While Trump degraded Kurdish fighters this week, Republican lawmakers who fought alongside Kurds in Iraq and Syria contradicted the president, defending them as some of the most reliable and effective U.S. allies in the region over decades.
“Let me be clear on the Kurds: Aside from Israel, they’re our best ally in the Middle East,” said Rep. Michael Waltz, a former Green Beret who served with Kurds in Syria.
“They have been fighting shoulder to shoulder — not in a support role, an actual fighting role — with us for decades. I think we need to recognize that, and I think the American people need to appreciate that,” the Florida Republican said.
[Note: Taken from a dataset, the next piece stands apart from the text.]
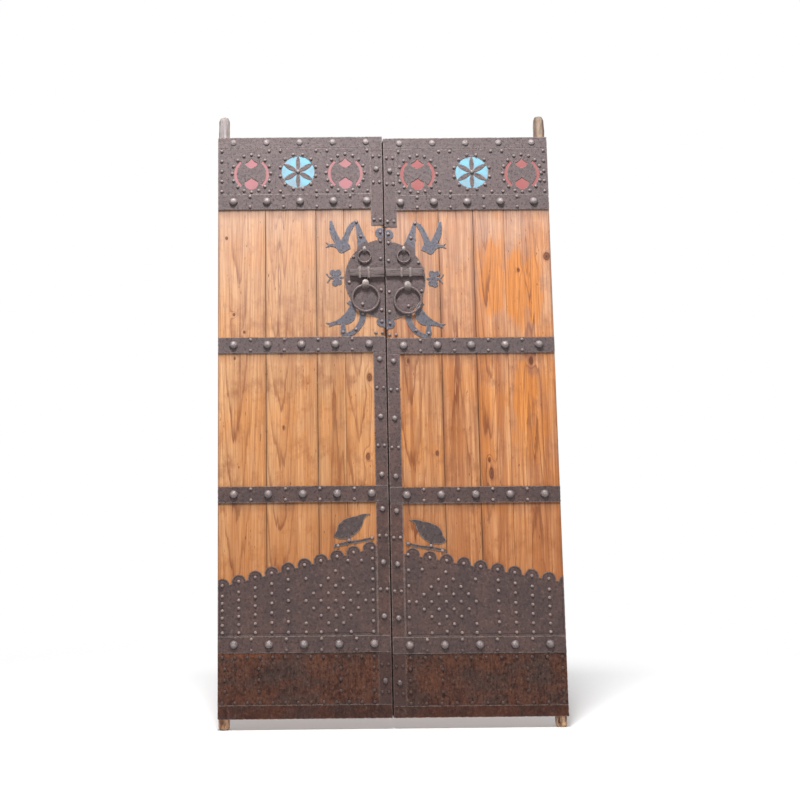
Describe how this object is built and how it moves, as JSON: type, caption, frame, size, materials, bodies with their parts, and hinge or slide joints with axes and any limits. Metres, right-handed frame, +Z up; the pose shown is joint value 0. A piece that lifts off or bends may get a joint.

The Kurds were “the one group you could have behind you and not worry about your back,” Rep. Don Bacon, who fought alongside Kurdish allies during the war in Iraq in the early 2000s, told CQ Roll Call on Wednesday.
“They were our best folks on the ground of the indigenous folks out there,” Bacon said, adding that they had been “loyal’ to their U.S. comrades.
When asked whether Trump’s Syria withdrawal would negatively impact his political standing among active service members and veterans, both Waltz and Bacon said they have spoken with numerous people on the ground in Syria who were “hurt” and “angered” and by the administration’s shift, but that the reaction was also “mixed.”
“I’ve heard from some that they’re angry about what happened with the Kurds,” Bacon said. “But others, too, who’ve been there, they don’t want to be in Syria because they think, ‘How can we be in Syria along with all these other places in the world?’”
Troops and veterans have long expressed an eagerness to see the U.S. ease troops out of the Middle East, with 84 percent of those surveyed in Daigle’s poll from January saying the occupations of both Iraq and Afghanistan have been going on too long.
Some veteran groups have defended Trump’s decision to pull U.S. troops back from northern Syria.
“Simply put, it is not in America’s interest to have a military presence on the Syria-Turkey border,” Dan Caldwell, senior adviser for Concerned Veterans for America, a conservative veterans political group, said in a statement this week.
“Prolonging our presence in Syria only risks pulling the U.S. further into long-running conflicts in the region while not making Americans any safer or the country more secure,” Caldwell said.